(Records to use)
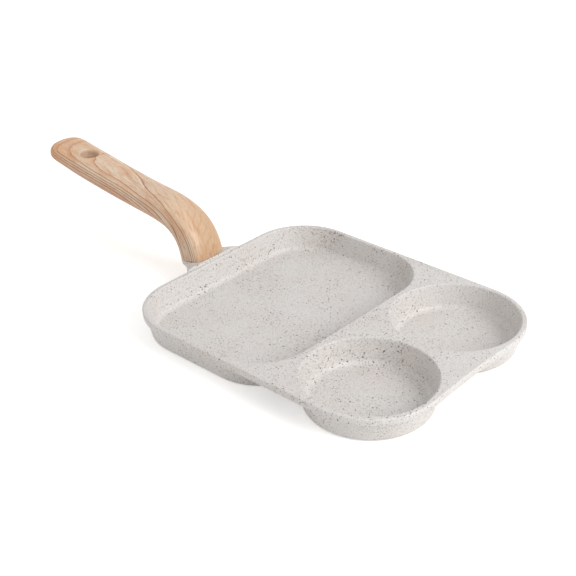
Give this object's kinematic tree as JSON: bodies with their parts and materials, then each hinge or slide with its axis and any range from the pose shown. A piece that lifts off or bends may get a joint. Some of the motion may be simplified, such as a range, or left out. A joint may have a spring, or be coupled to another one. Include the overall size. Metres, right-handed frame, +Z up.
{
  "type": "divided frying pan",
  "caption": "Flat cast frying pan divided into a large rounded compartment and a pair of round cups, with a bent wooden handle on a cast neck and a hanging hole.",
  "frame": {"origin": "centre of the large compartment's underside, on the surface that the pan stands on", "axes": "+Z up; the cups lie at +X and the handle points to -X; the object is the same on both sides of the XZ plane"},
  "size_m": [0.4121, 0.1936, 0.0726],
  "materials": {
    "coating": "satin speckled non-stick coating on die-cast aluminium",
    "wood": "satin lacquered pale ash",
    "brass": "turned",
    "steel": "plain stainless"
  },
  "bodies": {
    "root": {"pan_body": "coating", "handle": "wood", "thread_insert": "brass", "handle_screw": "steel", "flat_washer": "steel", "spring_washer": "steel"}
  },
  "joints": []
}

==

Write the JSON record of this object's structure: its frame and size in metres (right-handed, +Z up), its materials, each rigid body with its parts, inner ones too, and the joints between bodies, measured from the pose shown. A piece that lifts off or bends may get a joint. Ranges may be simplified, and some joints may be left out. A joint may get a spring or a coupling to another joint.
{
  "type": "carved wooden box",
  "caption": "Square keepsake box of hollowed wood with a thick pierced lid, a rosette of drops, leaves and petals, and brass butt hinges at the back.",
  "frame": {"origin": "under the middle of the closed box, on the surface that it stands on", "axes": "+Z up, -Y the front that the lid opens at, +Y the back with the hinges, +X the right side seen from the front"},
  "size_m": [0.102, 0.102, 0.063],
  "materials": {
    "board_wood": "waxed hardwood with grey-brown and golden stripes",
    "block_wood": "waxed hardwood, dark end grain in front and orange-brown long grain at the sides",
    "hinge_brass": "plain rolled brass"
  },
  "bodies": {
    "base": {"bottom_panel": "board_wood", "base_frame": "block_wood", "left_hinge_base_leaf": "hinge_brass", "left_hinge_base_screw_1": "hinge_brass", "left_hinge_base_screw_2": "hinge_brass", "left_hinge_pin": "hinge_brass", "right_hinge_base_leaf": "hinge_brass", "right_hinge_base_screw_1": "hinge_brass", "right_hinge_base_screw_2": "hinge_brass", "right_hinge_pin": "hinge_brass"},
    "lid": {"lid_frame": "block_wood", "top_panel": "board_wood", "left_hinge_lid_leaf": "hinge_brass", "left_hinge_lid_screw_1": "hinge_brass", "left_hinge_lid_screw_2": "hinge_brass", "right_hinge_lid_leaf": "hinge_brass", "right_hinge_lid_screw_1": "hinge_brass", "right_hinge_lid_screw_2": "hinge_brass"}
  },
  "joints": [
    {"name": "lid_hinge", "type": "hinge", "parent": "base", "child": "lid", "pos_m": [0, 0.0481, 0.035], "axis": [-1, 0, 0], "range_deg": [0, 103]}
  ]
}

(Problem to work on) Copy every line above that includes the string "shown".

(Finished task)
Give this object's kinematic tree as JSON: bodies with their parts and materials, then each hinge or slide with its axis and any range from the pose shown. A piece that lifts off or bends may get a joint. Some of the motion may be simplified, such as a range, or left out. A joint may have a spring, or be coupled to another one. Include the overall size. Metres, right-handed frame, +Z up.
Write the JSON record of this object's structure: its frame and size in metres (right-handed, +Z up), its materials, each rigid body with its parts, inner ones too, and the joints between bodies, measured from the pose shown. A piece that lifts off or bends may get a joint. Ranges may be simplified, and some joints may be left out. A joint may get a spring or a coupling to another joint.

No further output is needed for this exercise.